MAINE, USA — Like so many parents, Corri Gardner has been juggling her full-time job, Zoom meetings, and the occasional screaming toddler for months during the COVID-19 pandemic.
"It's been a whirlwind," she said. "Your new productive hours are from like 1-3 because everyone knows its nap time. It's like the busiest block in your day now because everyone is like, 'Go! Go! Go! it's nap time.'"
Gardner and her husband Nate are both raising their two-year-old son while working from home. Like many parents in the state, they are struggling to find child care again.
"We don't have child care anymore. Our day care actually opened up this week with very limited capacity. It was first come first serve," Gardner said.
80 percent of child care facilities in the state are now open, according to Maine's Office of Child and family services.
A spokesperson said no outbreaks, meaning three or more positive cases, have been reported at any child care facility statewide.
But a recent survey by the Maine Association for the Education of Young Children found most providers are only at about 60 percent capacity.
"We're all small businesses. We're struggling," Terri Crocker, owner of Creative Play Child Care in Bath told NEWS CENTER Maine.
Crocker is currently at about 40 percent capacity. She said while many facilities are unable to be at full capacity due to things like staffing shortages and space restrictions, many of her families are not ready to send their kids back.
Fewer kids mean less money coming in.
"I didn't do PPP. I didn't do loans," she said. "My assistant director, I can't afford to bring her back. I have 14 kids. I can't pay her salary."
On top of that, Crocker and others have additional expenses for products required to routinely sanitize surfaces and perform temperature checks.
"It's very different than public schools.

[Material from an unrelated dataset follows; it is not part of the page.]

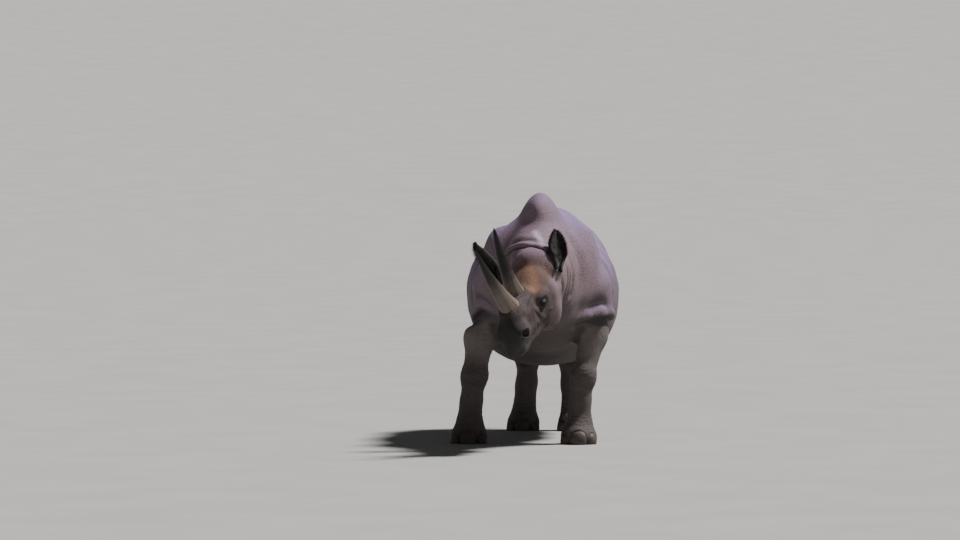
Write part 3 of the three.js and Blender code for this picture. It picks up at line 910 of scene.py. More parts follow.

This is not a tax-funded system," Tara Williams, the Executive Director of Maine AEYC said. "So if families are unable to pay, choosing not to go, losing jobs themselves, it decimates that child care system."
The Maine AEYC survey of also found Maine Child Care providers have already lost more than $14 million, even with state and federal aide. Williams said she expects the system to lose millions more in the coming months.
"I feel for them. I'm frustrated by the situation that everybody's in and how many people are struggling," she said. "I think it's going to be really challenging in the coming months, even the coming year in Maine, to figure out what are the best solutions to have families back at work and children in child care."
For parents like Garnder, they are taking it day by day. She said she is fortunate to be able to keep working.
"Overall we're certainly working through it like we all are," she said. "But it's different and every day is a new challenge."